Entertainment Bracket

(2) The Walt Disney Company Founded

v.

(3) Warner Bros. Founded

Aaron: In the early 1920s, as films continued to develop, a young animator named Walt Disney and his partner Ub Iwerks developed a short film called Alice’s Wonderland (no relation to the 1865 novel) produced by the Laugh-O-Gram Studio. Before the film could be released, however, Laugh-O-Gram went bankrupt. In search of a studio to release his film, Disney moved to Los Angeles to join his brother Roy. It was in LA that Walt sold the film to Margaret J. Winkler, who also paid him $1,500 to create a series of Alice Comedies. In order to complete the contract, Walt and Roy founded the Disney Brothers Studio on October 16, 1923 (renamed the Walt Disney Studio in 1926). Since its founding, The Walt Disney Company has become synonymous with entertainment around the world, producing some of the most memorable, and popular, films and television series. It is likely that everyone reading this year’s installment has seen at least one film or tv series produced by Disney, or has visited one of the theme parks, or perhaps have sailed the seas on one of Disney’s cruise ships. What is evident is that 100 years later The Walt Disney company is ubiquitous.

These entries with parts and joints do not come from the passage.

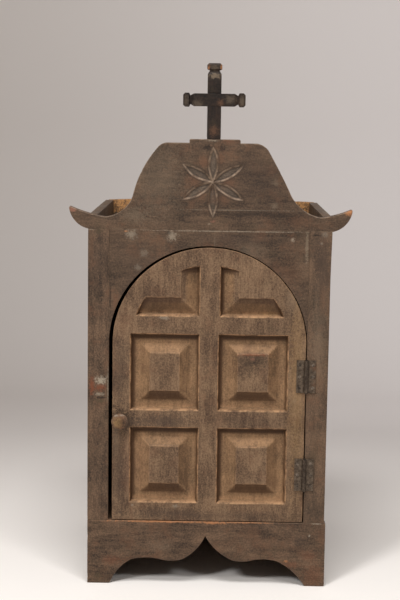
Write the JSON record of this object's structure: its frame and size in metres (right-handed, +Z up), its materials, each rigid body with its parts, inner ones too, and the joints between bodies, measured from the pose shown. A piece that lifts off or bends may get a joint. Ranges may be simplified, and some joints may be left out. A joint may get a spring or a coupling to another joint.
{
  "type": "carved wooden household altar",
  "caption": "Standing wooden altar cabinet with an arched, carved, hinged door, shaped apron feet, a tray on top, a winged crest board with a rosette, and a cross.",
  "frame": {"origin": "on the floor, at the centre of the whole footprint, door knob included", "axes": "+Z up; +X to the right as seen from the front; +Y from the door to the back"},
  "size_m": [0.439, 0.395, 0.8263],
  "materials": {
    "weathered_frame_wood": "dark brown stain, worn and scuffed, matt",
    "door_wood": "mid brown stain worn to tan on edges and ledges, matt",
    "dark_cross_wood": "nearly black stain, worn at the ends",
    "carcass_wood": "brown stain outside, bare golden wood inside",
    "knob_wood": "turned wood, stain worn off by hands",
    "hinge_steel": "dark aged steel"
  },
  "bodies": {
    "cabinet": {"front_apron": "weathered_frame_wood", "left_stile": "weathered_frame_wood", "right_stile": "weathered_frame_wood", "arch_board": "weathered_frame_wood", "crest_board": "weathered_frame_wood", "cross_post": "dark_cross_wood", "cross_arm": "dark_cross_wood", "left_side_board": "carcass_wood", "right_side_board": "carcass_wood", "back_plank_left": "carcass_wood", "back_plank_right": "carcass_wood", "roof_board": "carcass_wood", "floor_board": "carcass_wood", "upper_hinge_frame_leaf": "hinge_steel", "upper_hinge_pin": "hinge_steel", "lower_hinge_frame_leaf": "hinge_steel", "lower_hinge_pin": "hinge_steel"},
    "door": {"door_slab": "door_wood", "door_knob": "knob_wood", "upper_hinge_door_leaf": "hinge_steel", "lower_hinge_door_leaf": "hinge_steel"}
  },
  "joints": [
    {"name": "door_swing", "type": "hinge", "parent": "cabinet", "child": "door", "pos_m": [0.15365, -0.1759, 0.2627], "axis": [0, 0, 1], "range_deg": [0, 170]}
  ]
}
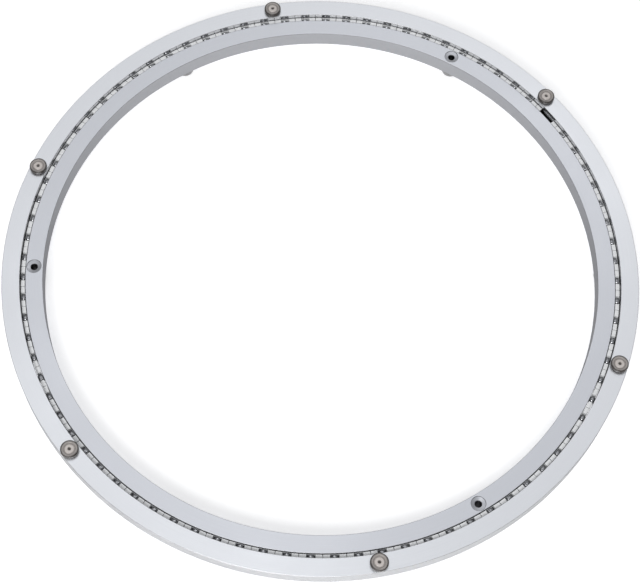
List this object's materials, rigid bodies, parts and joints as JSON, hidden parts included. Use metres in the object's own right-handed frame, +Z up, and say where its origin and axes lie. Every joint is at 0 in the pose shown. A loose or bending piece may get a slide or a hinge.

In 1889, three brothers Harry, Albert, and Sam Warner (these are their Anglicized names) emigrated to the United States from Poland, which was then part of the Russian Empire. In 1892, they welcomed another brother, Jack, who was born in London, Ontario. As the twentieth century dawned, the four brothers started to show films in Pennsylvania and Ohio before founding an entertainment company in 1904. After moving to Los Angeles, the Warner Brothers established their first studio on Sunset Boulevard in Hollywood. On April 4, 1923, the brothers formally incorporated as Warner Bros. Pictures, Incorporated. After 100 years, Warner Bros. has also produced some of the most memorable movies, tv series, and characters. The reader, I’m sure, is having flashbacks to watching Looney Tunes – which was created in 1929 to compete against Walt Disney and the Mickey Mouse cartoons – or perhaps Animaniacs, depending on your age. Much like its competitor, Warner Bros. remains a powerful name in entertainment around the world.